▶ [Short problem] Present the following data again exactly as it is shown.
● ● ● ● ●
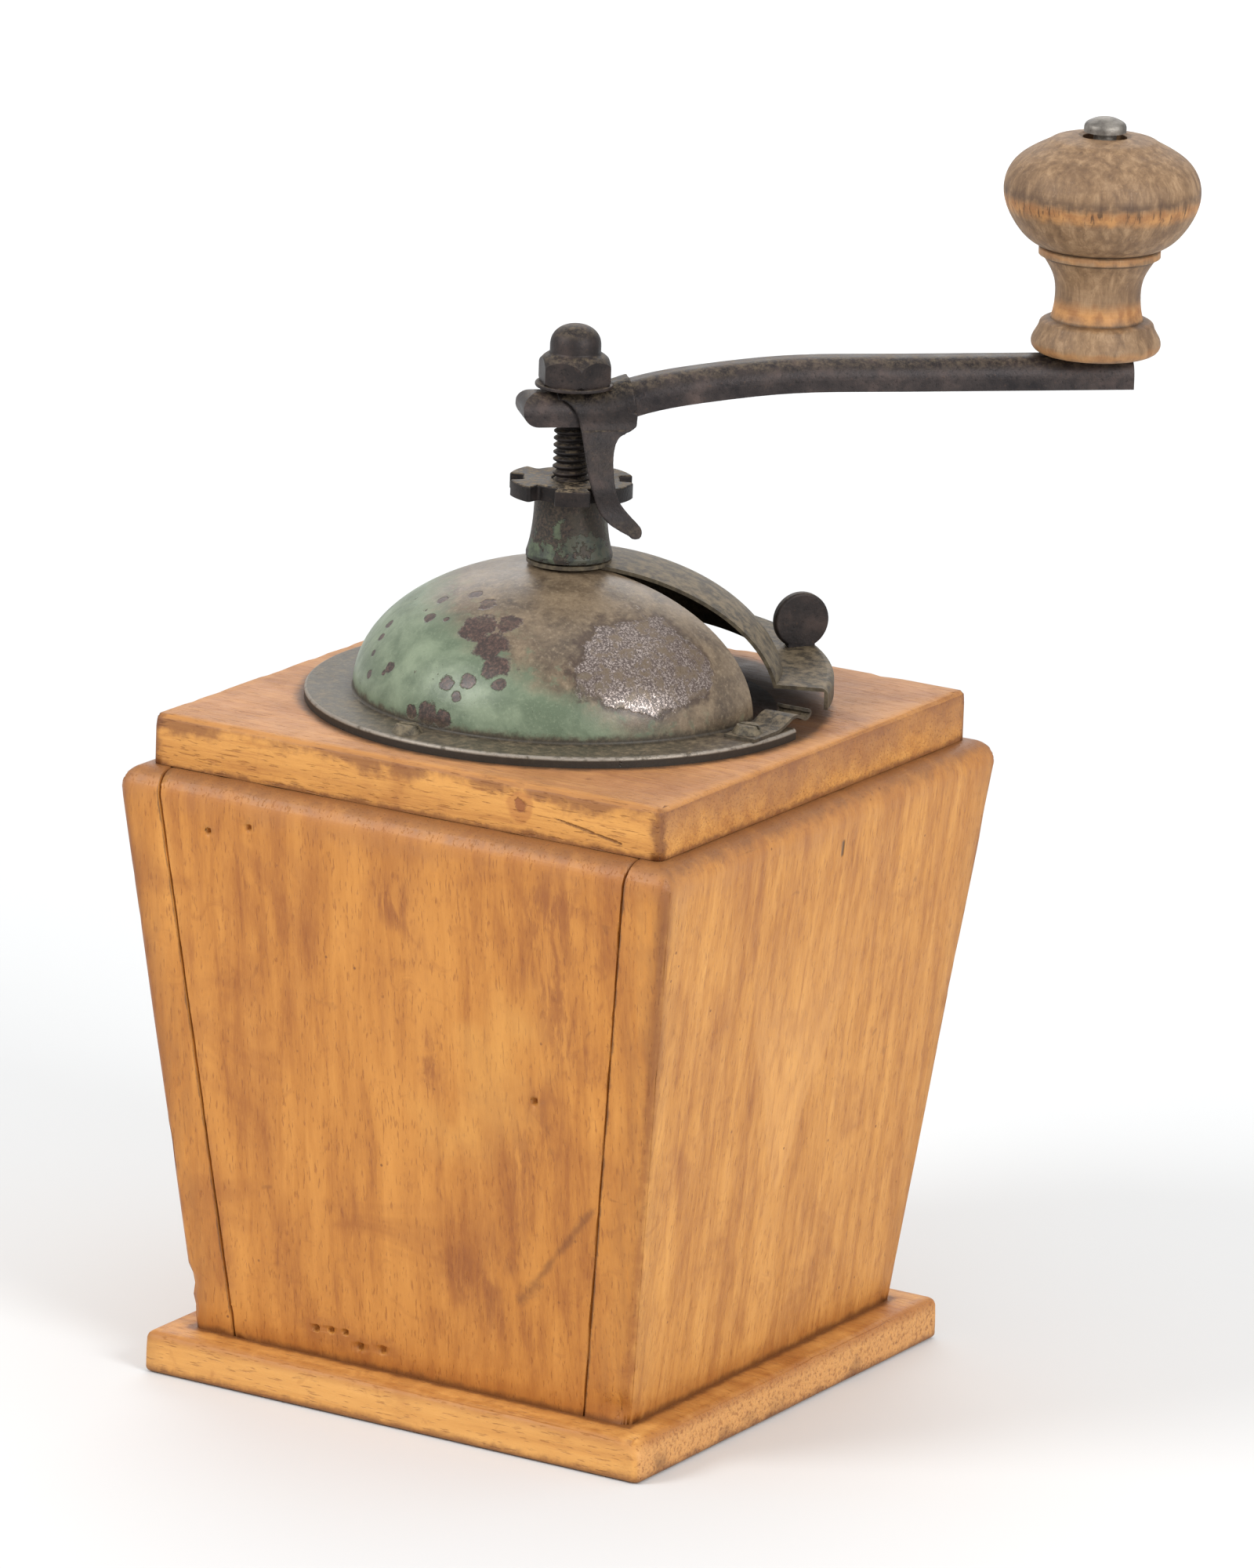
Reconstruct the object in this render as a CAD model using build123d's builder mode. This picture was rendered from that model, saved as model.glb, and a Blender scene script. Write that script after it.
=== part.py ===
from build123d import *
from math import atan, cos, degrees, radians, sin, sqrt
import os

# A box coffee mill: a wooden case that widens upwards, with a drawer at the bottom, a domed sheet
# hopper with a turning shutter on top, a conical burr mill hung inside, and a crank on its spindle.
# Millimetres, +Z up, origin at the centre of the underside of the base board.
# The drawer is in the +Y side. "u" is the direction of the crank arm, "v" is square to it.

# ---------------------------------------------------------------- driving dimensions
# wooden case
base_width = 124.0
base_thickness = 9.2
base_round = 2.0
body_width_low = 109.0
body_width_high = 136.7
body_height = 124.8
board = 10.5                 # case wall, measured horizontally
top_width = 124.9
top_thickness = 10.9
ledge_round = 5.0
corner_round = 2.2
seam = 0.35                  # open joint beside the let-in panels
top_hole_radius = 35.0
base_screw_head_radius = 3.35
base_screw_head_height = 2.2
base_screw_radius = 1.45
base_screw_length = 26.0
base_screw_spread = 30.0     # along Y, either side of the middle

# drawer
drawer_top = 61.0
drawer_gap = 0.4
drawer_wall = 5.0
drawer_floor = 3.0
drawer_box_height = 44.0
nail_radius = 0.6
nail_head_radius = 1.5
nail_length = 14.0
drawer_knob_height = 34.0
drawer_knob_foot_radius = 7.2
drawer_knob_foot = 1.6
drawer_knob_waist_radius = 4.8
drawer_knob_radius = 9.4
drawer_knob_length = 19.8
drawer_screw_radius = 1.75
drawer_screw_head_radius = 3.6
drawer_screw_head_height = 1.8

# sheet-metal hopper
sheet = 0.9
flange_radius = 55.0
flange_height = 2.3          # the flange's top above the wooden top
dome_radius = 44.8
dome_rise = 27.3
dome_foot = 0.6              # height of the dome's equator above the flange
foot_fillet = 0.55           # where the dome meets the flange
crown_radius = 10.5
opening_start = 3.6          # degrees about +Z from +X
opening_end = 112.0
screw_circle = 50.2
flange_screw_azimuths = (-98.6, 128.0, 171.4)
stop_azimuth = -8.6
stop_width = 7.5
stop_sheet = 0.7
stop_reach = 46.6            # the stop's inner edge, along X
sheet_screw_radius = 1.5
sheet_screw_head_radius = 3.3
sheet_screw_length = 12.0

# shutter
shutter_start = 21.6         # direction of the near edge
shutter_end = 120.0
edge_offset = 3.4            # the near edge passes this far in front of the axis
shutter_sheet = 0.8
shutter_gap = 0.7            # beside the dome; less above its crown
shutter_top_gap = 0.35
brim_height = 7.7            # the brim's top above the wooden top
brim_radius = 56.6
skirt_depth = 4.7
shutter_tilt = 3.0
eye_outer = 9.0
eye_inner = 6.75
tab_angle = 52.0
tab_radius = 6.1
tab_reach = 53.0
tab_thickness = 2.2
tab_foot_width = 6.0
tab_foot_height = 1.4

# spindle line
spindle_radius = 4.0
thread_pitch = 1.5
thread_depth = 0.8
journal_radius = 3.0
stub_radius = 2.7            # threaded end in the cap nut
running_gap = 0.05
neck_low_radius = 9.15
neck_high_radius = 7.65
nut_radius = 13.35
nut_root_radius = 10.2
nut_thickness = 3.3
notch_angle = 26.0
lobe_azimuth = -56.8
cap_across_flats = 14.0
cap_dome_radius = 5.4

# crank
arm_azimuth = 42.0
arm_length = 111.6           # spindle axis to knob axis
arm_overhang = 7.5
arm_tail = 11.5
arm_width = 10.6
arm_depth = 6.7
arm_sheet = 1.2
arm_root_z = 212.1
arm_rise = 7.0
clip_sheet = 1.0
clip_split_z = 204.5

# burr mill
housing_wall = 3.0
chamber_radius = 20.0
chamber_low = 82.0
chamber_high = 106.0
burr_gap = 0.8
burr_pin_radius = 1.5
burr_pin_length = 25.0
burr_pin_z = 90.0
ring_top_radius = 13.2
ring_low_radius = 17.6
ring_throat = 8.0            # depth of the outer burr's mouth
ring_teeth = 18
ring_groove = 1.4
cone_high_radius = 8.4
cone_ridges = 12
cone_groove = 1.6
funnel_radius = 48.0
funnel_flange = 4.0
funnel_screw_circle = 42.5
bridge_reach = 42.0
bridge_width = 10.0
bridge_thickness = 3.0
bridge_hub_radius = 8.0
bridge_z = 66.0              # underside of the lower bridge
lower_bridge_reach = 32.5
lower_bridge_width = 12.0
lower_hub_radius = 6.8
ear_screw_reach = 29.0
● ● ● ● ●
▶ [The answer]
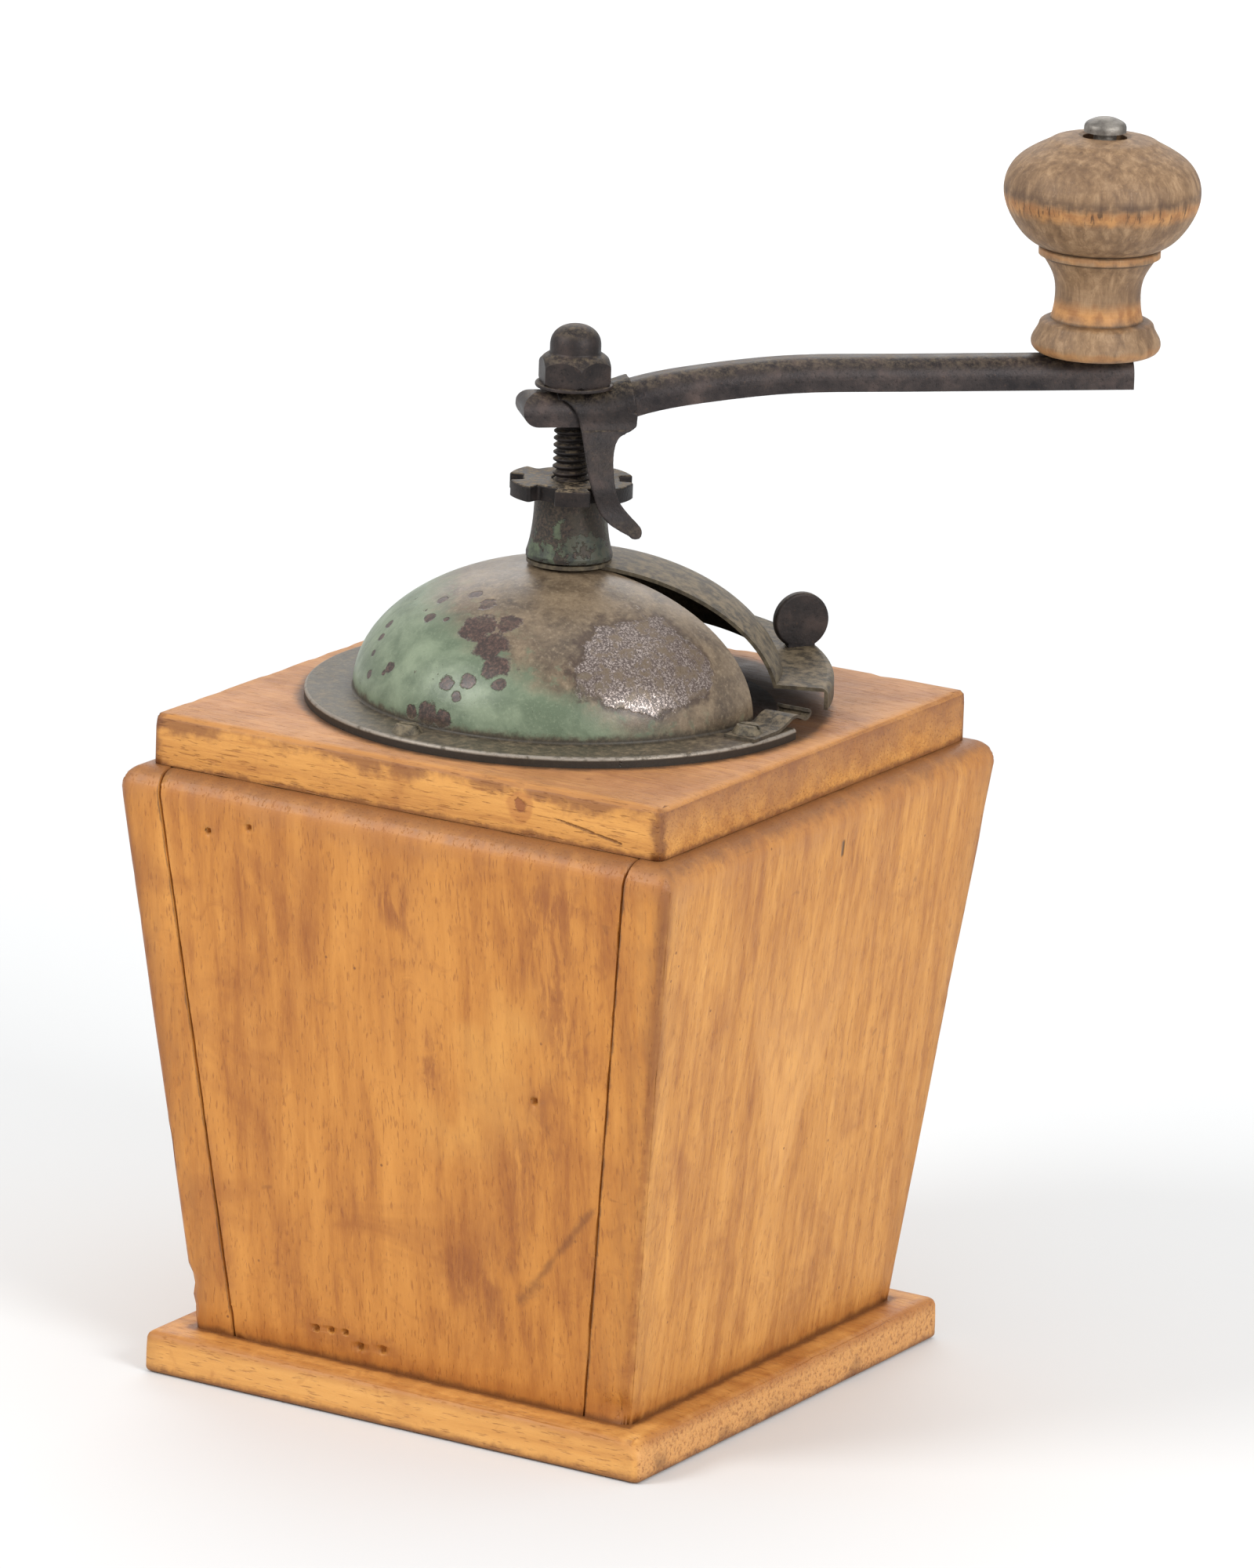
Reconstruct the object in this render as a CAD model using build123d's builder mode. This picture was rendered from that model, saved as model.glb, and a Blender scene script. Write that script after it.
=== part.py ===
from build123d import *
from math import atan, cos, degrees, radians, sin, sqrt
import os

# A box coffee mill: a wooden case that widens upwards, with a drawer at the bottom, a domed sheet
# hopper with a turning shutter on top, a conical burr mill hung inside, and a crank on its spindle.
# Millimetres, +Z up, origin at the centre of the underside of the base board.
# The drawer is in the +Y side. "u" is the direction of the crank arm, "v" is square to it.

# ---------------------------------------------------------------- driving dimensions
# wooden case
base_width = 124.0
base_thickness = 9.2
base_round = 2.0
body_width_low = 109.0
body_width_high = 136.7
body_height = 124.8
board = 10.5                 # case wall, measured horizontally
top_width = 124.9
top_thickness = 10.9
ledge_round = 5.0
corner_round = 2.2
seam = 0.35                  # open joint beside the let-in panels
top_hole_radius = 35.0
base_screw_head_radius = 3.35
base_screw_head_height = 2.2
base_screw_radius = 1.45
base_screw_length = 26.0
base_screw_spread = 30.0     # along Y, either side of the middle

# drawer
drawer_top = 61.0
drawer_gap = 0.4
drawer_wall = 5.0
drawer_floor = 3.0
drawer_box_height = 44.0
nail_radius = 0.6
nail_head_radius = 1.5
nail_length = 14.0
drawer_knob_height = 34.0
drawer_knob_foot_radius = 7.2
drawer_knob_foot = 1.6
drawer_knob_waist_radius = 4.8
drawer_knob_radius = 9.4
drawer_knob_length = 19.8
drawer_screw_radius = 1.75
drawer_screw_head_radius = 3.6
drawer_screw_head_height = 1.8

# sheet-metal hopper
sheet = 0.9
flange_radius = 55.0
flange_height = 2.3          # the flange's top above the wooden top
dome_radius = 44.8
dome_rise = 27.3
dome_foot = 0.6              # height of the dome's equator above the flange
foot_fillet = 0.55           # where the dome meets the flange
crown_radius = 10.5
opening_start = 3.6          # degrees about +Z from +X
opening_end = 112.0
screw_circle = 50.2
flange_screw_azimuths = (-98.6, 128.0, 171.4)
stop_azimuth = -8.6
stop_width = 7.5
stop_sheet = 0.7
stop_reach = 46.6            # the stop's inner edge, along X
sheet_screw_radius = 1.5
sheet_screw_head_radius = 3.3
sheet_screw_length = 12.0

# shutter
shutter_start = 21.6         # direction of the near edge
shutter_end = 120.0
edge_offset = 3.4            # the near edge passes this far in front of the axis
shutter_sheet = 0.8
shutter_gap = 0.7            # beside the dome; less above its crown
shutter_top_gap = 0.35
brim_height = 7.7            # the brim's top above the wooden top
brim_radius = 56.6
skirt_depth = 4.7
shutter_tilt = 3.0
eye_outer = 9.0
eye_inner = 6.75
tab_angle = 52.0
tab_radius = 6.1
tab_reach = 53.0
tab_thickness = 2.2
tab_foot_width = 6.0
tab_foot_height = 1.4

# spindle line
spindle_radius = 4.0
thread_pitch = 1.5
thread_depth = 0.8
journal_radius = 3.0
stub_radius = 2.7            # threaded end in the cap nut
running_gap = 0.05
neck_low_radius = 9.15
neck_high_radius = 7.65
nut_radius = 13.35
nut_root_radius = 10.2
nut_thickness = 3.3
notch_angle = 26.0
lobe_azimuth = -56.8
cap_across_flats = 14.0
cap_dome_radius = 5.4

# crank
arm_azimuth = 42.0
arm_length = 111.6           # spindle axis to knob axis
arm_overhang = 7.5
arm_tail = 11.5
arm_width = 10.6
arm_depth = 6.7
arm_sheet = 1.2
arm_root_z = 212.1
arm_rise = 7.0
clip_sheet = 1.0
clip_split_z = 204.5

# burr mill
housing_wall = 3.0
chamber_radius = 20.0
chamber_low = 82.0
chamber_high = 106.0
burr_gap = 0.8
burr_pin_radius = 1.5
burr_pin_length = 25.0
burr_pin_z = 90.0
ring_top_radius = 13.2
ring_low_radius = 17.6
ring_throat = 8.0            # depth of the outer burr's mouth
ring_teeth = 18
ring_groove = 1.4
cone_high_radius = 8.4
cone_ridges = 12
cone_groove = 1.6
funnel_radius = 48.0
funnel_flange = 4.0
funnel_screw_circle = 42.5
bridge_reach = 42.0
bridge_width = 10.0
bridge_thickness = 3.0
bridge_hub_radius = 8.0
bridge_z = 66.0              # underside of the lower bridge
lower_bridge_reach = 32.5
lower_bridge_width = 12.0
lower_hub_radius = 6.8
ear_screw_reach = 29.0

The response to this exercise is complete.